The lamp must be replenish’d, but even then

It will not burn so long as I must watch:

My slumbers–if I slumber–are not sleep,

But a continuance of enduring thought,

Which then I can resist not: in my heart

There is a vigil, and these eyes but close

To look within; and yet I live, and bear

The aspect and the form of breathing men.

Are these the lines Yeats considered in making the connection between Byron and idealism?  If so, then why?

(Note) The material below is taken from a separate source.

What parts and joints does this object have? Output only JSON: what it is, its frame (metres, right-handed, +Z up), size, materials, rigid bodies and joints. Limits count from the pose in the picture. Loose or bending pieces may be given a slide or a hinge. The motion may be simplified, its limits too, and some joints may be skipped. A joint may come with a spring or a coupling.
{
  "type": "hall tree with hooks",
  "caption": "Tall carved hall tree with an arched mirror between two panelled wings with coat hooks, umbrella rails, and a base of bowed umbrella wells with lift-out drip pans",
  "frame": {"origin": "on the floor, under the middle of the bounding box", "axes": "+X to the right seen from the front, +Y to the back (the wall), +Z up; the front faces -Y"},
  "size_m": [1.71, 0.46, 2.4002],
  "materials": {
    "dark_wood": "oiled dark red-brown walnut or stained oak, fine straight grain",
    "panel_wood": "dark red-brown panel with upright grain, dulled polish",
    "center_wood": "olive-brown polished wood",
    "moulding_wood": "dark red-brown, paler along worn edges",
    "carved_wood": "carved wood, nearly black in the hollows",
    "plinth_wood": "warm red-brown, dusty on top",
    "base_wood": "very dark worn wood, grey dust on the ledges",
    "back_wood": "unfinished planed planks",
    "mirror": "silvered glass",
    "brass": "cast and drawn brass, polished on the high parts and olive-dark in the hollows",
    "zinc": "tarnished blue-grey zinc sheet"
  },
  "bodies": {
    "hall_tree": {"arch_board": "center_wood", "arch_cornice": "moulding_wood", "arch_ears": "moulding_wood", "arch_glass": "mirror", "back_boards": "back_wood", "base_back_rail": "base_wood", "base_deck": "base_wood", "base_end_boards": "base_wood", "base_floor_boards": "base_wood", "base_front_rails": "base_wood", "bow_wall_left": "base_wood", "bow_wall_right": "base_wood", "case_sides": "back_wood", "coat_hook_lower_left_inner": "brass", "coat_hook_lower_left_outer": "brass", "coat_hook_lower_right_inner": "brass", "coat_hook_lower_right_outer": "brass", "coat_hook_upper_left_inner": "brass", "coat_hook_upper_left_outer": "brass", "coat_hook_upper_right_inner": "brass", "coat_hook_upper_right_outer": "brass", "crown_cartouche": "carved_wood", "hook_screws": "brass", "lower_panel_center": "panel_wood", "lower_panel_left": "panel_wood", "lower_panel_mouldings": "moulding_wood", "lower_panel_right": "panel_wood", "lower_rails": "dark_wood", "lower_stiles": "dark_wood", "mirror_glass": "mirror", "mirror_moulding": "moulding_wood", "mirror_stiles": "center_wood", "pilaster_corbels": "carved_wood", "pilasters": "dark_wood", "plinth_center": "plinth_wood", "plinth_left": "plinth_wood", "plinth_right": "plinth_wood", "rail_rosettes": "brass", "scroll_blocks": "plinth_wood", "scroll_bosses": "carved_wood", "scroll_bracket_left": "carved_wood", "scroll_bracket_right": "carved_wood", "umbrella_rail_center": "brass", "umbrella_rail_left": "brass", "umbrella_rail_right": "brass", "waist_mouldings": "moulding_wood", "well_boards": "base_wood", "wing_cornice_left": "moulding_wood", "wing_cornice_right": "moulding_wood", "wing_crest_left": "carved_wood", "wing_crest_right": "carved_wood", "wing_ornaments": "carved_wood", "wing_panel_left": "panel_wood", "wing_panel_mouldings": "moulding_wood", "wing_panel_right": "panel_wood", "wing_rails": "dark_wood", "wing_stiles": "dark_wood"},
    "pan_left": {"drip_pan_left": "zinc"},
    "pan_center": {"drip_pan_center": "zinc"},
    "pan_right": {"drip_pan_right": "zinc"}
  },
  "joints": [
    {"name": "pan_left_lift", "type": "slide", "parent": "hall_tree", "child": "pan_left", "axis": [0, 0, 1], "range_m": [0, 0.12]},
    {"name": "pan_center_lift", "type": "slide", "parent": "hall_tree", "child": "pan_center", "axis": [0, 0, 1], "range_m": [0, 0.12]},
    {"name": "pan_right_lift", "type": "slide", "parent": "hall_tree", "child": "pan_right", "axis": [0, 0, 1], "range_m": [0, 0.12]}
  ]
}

  • We take our cue from M.H. Abrams–the lamp is a source of creative energy–sacred inspiration.  Compare lamplight to Plato’s sunlight as an ideal, a form of the Good and Beauty.
  • Inspiration brings the persona ideas–and those ideas will not be replenished by means of direct sense experience, watching the flame.  Rather, he must fan the flame of inspiration within himself by not fleeing reality, or passively engaging it, but by means of active creation–the mind fashions enduring thoughts, not fleeting, flickering images as if illusory projections in Plato’s cave.
  • The heart holds a vigil of memories and past experiences–the mind creates reality by sauntering recollection…
  • The persona’s memories are as real as the shape and form of living men… a nice compression of philosophical idealism in a few lines…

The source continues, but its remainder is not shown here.